Not everything in this world is about Garner Quinn,"" her housekeeper's daughter Mercedes Fields tells her. It's a lesson that seems to be lost on Gamer's author, who's made the bestselling true-crime writer a target of a demented correspondent whose devotion soon turns to murderous hatred. Hiring Reed Corbin's high-priced security firm to protect her, Garner retreats with her daughter to the Jersey shore, but the man who calls himself ""Chaz"" just keeps on coming--until he runs into a trap and lands in jail. Time for a celebration, crows Corbin, bodyguard to the stars, who by this time has fallen for the woman he's professionally bound to protect.
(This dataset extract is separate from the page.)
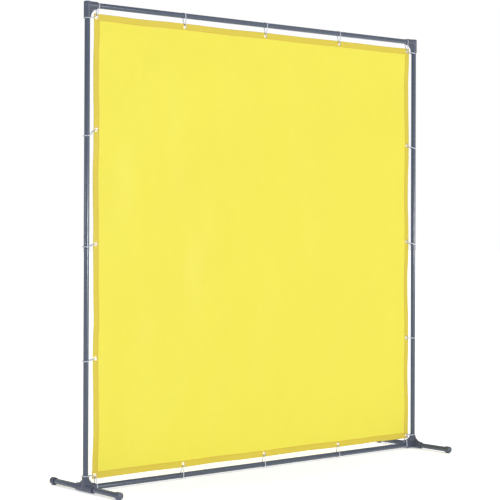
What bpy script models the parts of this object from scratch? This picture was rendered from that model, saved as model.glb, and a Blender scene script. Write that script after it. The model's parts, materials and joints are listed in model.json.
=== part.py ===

So he spirits her off to a party to launch his new book, The Fear Factor, where she smugly watches videotaped tributes from Madonna and Tom Cruise to ""the man I'm going to sleep with tonight."" Instead of sleeping with her, though, Corbin gets blown to pieces by a bomb that his surviving partner, Matt Raice, insists was set by a terrorist cabal that had nothing to do with Garner. Only after a trip to Paris--where her distant lover, sculptor Dane Blackmoor, is willing to drop everything for Garner's sake--a second encounter with providentially freed Chaz, and a memorable finale among the Thanksgiving parade balloons, will Garner realize that the whole ado is about her, and has been from the beginning. Like Garner's first two adventures (Graven Images, 1995; Shadow Walk, 1997), this one is suspenseful stuff but undiluted by a hint of any character whose life doesn't revolve around its heroine, surely the most self-involved true-crime writer around.